MZZIB v Minister for Immigration
[2014] FCCA 756
•16 April 2014
FEDERAL CIRCUIT COURT OF AUSTRALIA
| MZZIB v MINISTER FOR IMMIGRATION & ANOR | [2014] FCCA 756 |
| Catchwords: MIGRATION – Review of decision by Refugee Review Tribunal – protection visa application – judicial review – application dismissed. |
| Cases cited: MZZIA v Minister for Immigration & Anor [2014] FCCA 717 |
| Applicant: | MZZIB |
| First Respondent: | MINISTER FOR IMMIGRATION & BORDER PROTECTION |
| Second Respondent: | REFUGEE REVIEW TRIBUNAL |
| File Number: | MLG 322 of 2013 |
| Judgment of: | Judge Riethmuller |
| Hearing date: | 27 November 2013 |
| Date of Last Submission: | 27 November 2013 |
| Delivered at: | Melbourne |
| Delivered on: | 16 April 2014 |
REPRESENTATION
| Counsel for the Applicant: | Mr Cadman |
| Solicitors for the Applicant: | Asylum Seeker Resource Centre |
| Counsel for the First Respondent: | Mr Knowles |
| Solicitors for the First Respondent: | Australian Government Solicitor |
ORDERS
The Application filed on 15 March 2013 and the Amended Application filed 26 September 2013 be dismissed.
The Applicant pay the First Respondent’s costs fixed in the sum of $7646.00
| FEDERAL CIRCUIT COURT OF AUSTRALIA AT MELBOURNE |
MLG 322 of 2013
| MZZIB |
Applicant
And
| MINISTER FOR IMMIGRATION & BORDER PROTECTION |
First Respondent
| REFUGEE REVIEW TRIBUNAL |
Second Respondent
REASONS FOR JUDGMENT
The Applicant in this matter seeks judicial review of a decision by the Refugee Review Tribunal dated 18 February 2013.
The Applicant claims to be a citizen of Sri Lanka born in 1985 and arrived in Australia on 11 February 2012 as an “undocumented irregular maritime arrival”. In his application for a Protection Visa dated 2 July 2012, the Applicant states he is an unmarried Tamil Christian. He left Sri Lanka on 26 March 2011 and arrived in Australia via Indonesia.

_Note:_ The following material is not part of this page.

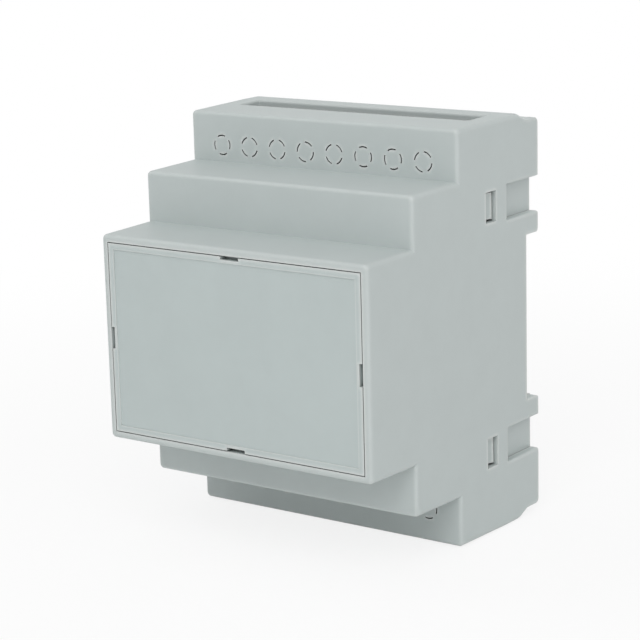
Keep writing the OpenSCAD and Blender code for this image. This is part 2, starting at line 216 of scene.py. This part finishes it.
def white_world():
    """Even light from all round, and plain white where it is looked at."""
    world = bpy.data.worlds.new("studio_world")
    bpy.context.scene.world = world
    world.use_nodes = True
    tree = world.node_tree
    lights = tree.nodes["Background"]
    white = tree.nodes.new("ShaderNodeBackground")
    for background, strength in ((lights, TENT_STRENGTH), (white, 1.0)):
        background.inputs["Color"].default_value = WHITE
        background.inputs["Strength"].default_value = strength
    mix = tree.nodes.new("ShaderNodeMixShader")
    tree.links.new(seen_directly(tree), mix.inputs["Fac"])
    tree.links.new(lights.outputs["Background"], mix.inputs[1])
    tree.links.new(white.outputs["Background"], mix.inputs[2])
    tree.links.new(mix.outputs["Shader"], tree.nodes["World Output"].inputs["Surface"])


def pale_floor():
    """A plain floor with the object's shadow, whiter away from it and clear from below."""
    mesh = bpy.data.meshes.new("studio_floor")
    corners = [(-1, -1), (1, -1), (1, 1), (-1, 1)]
    mesh.from_pydata([(x * FLOOR_HALF, y * FLOOR_HALF, FLOOR_Z) for x, y in corners], [], [(0, 1, 2, 3)])
    floor = bpy.data.objects.new("studio_floor", mesh)
    bpy.context.scene.collection.objects.link(floor)

    n = Nodes("studio_floor")
    n.set(n.shader, "Base Color", FLOOR_PALE)
    n.set(n.shader, "Roughness", 0.9)
    n.set(n.shader, "Specular IOR Level", 0.0)
    where = n.add("ShaderNodeNewGeometry").outputs
    away = n.add("ShaderNodeVectorMath", {0: where["Position"]}, operation="LENGTH")
    whiter = n.add("ShaderNodeMapRange", {"Value": away.outputs["Value"], "From Min": SHADOW_NEAR,
                                          "From Max": SHADOW_FAR, "To Min": FLOOR_BLEACH, "To Max": 1.0},
                   interpolation_type="SMOOTHSTEP")
    bleach = n.add("ShaderNodeMath", {0: seen_directly(n.tree), 1: whiter.outputs["Result"]},
                   operation="MULTIPLY")
    white = n.add("ShaderNodeEmission", {"Color": WHITE, "Strength": 1.0})
    above = n.add("ShaderNodeMixShader", {"Fac": bleach.outputs["Value"], 1: n.shader.outputs["BSDF"],
                                          2: white.outputs["Emission"]})
    clear = n.add("ShaderNodeBsdfTransparent")
    mix = n.add("ShaderNodeMixShader", {"Fac": where["Backfacing"], 1: above.outputs["Shader"],
                                        2: clear.outputs["BSDF"]})
    n.set(n.tree.nodes["Material Output"], "Surface", mix.outputs["Shader"])
    mesh.materials.append(n.material)


def lamps():
    """Soft square lamps on a sphere round the object."""
    for name, (azimuth, elevation, watts) in LAMPS.items():
        light = bpy.data.lights.new(name, "AREA")
        light.energy = watts
        light.size = LAMP_SIZE
        lamp = bpy.data.objects.new(name, light)
        bpy.context.scene.collection.objects.link(lamp)
        way = direction(math.radians(azimuth), math.radians(elevation))
        lamp.location = LAMP_TARGET + LAMP_DISTANCE * way
        lamp.rotation_euler = (LAMP_TARGET - lamp.location).to_track_quat("-Z", "Y").to_euler()


def camera():
    """The photo's three-quarter view."""
    data = bpy.data.cameras.new("camera")
    data.lens = CAMERA_LENS
    data.sensor_width = CAMERA_SENSOR
    data.clip_start = CAMERA_NEAR
    data.clip_end = CAMERA_FAR
    obj = bpy.data.objects.new("camera", data)
    bpy.context.scene.collection.objects.link(obj)
    back = direction(CAMERA_AZIMUTH, CAMERA_ELEVATION)
    level = Vector((math.cos(CAMERA_AZIMUTH), math.sin(CAMERA_AZIMUTH), 0.0))
    upright = back.cross(level)
    right = math.cos(CAMERA_ROLL) * level + math.sin(CAMERA_ROLL) * upright
    up = back.cross(right)
    turn = Matrix((right, up, back)).transposed().to_4x4()
    obj.matrix_world = Matrix.Translation(CAMERA_PLACE) @ turn
    bpy.context.scene.camera = obj


bpy.context.scene.view_settings.view_transform = "Standard"
camera()
dress_nodes()
white_world()
pale_floor()
lamps()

The Applicant “claims he left Sri Lanka because he feared persecution as he had been imputed with an adverse political opinion on account of his race and his work in IDP camps…”.
This matter was heard at the same time as MZZIA v Minister for Immigration & Anor [2014] FCCA 717, and the arguments raised in it were identical, save for the arguments relating to the Applicant in MZZIA being a child and the operation of the Convention with respect to children. I rely upon my reasons as set out in MZZIA with respect to the law and the framework of analysis that must be applied to decisions of this type.
Turning to the specific findings of the tribunal in this case they appear at paras.112 to 117 dealing with the complimentary protection provisions. The findings in para.112 are based upon the factual findings set out in para.103 with respect to the Convention claims. Importantly the Tribunal at para.112 set out that there was not a real chance that the Applicant would suffer serious harm “for any reason” relating to any past work for the ICRC as the basis for refusing the complimentary protection claim.
At paras.113 to 115 the Applicant relied upon the possibility of an adverse political opinion being imputed to him as being a supporter of the LTTE for a variety of reasons. The Tribunal concluded that there was no real chance that this would happen and dealt with these issues in detail at paras.105 to 106 of their decision.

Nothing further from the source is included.